4) C’est alors que nous pouvons «développer, à partir de la forme primordiale, chaque cas particulier (espèce végétale ) qui se présente à nous» (4). Ce faisant, nous parvenons à toucher du doigt la nature spécifique, intérieure de la plante. C’est à partir de ce moment que l’on pourra commencer à comprendre ses particularités qu’il faut mettre en relation avec l’être humain si on veut connaître ses propriétés médicinales.

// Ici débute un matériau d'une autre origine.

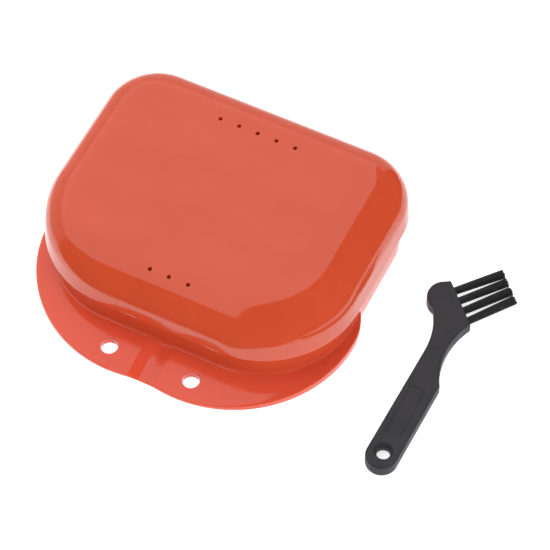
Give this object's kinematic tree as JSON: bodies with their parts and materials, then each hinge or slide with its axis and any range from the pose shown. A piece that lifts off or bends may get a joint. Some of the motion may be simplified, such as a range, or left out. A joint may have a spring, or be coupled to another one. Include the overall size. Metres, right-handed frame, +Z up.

Ainsi on ne peut comprendre la vie à partir de l'interaction de ses éléments morts. L'approche analytique de la science suppose, d'une part, que tout est contenu dans les éléments et d’autre part que tout est présent à un moment donné. Nous avons constaté que la plante est un être qui n’est pas entièrement présent en un instant donné mais au contraire se manifestent au cours du temps, dans un processus. C’est le cas de toute plante. Ainsi, pour observer la totalité d'une plante, il faut la regarder à un moment donné dans son milieu et, d’autre part, la regarder dans le temps, de la graine qui germe à la prochaine graine qu’elle formera.

La plante n'est par un objet, présent à un moment donné, mais un «événement, un processus» qui se déroule dans le temps et dans un contexte précis (son milieu). On se rapproche plus d'un morceau de musique, en effet la musique ne peut être perçue qu'au fil du temps ; une note ou l'ensemble des notes écoutées en un instant ne donne aucune idée de la mélodie.

En guise de conclusion cette très belle citation d’A. Portmann, grand biologiste suisse: "tout ce qui est visible est la manifestation d’une signification ; la nature entière est image, langage, hiéroglyphe coloré. Cependant, nous ne sommes ni préparés, ni habitués à l’observer vraiment, malgré le haut développement de nos sciences naturelles. Pour le lire, il faut innocence et simplicité."

Jean-Michel Florin

Notes bibliographiques:

1) Seamon David and Zajonc Arthur: Goethe’s way of science. A phenomenology of nature. State University of New York Press.
2) Bortoft Henry: La démarche scientifique de Goethe. Éditions Triades.
3) Bockemühl J.: Éveil au paysage (Erwachen an der Landschaft).
4) Goethe: Métamorphose des plantes. Éditions Triades.
5) Steiner R.: Une théorie de la connaissance chez Goethe. Éditions Anthroposophiques Romandes.
6) Biodynamis Hors-série N° 5 mars 2003: Observer le vivant. Éditions Mouvement de Culture Bio-Dynamique.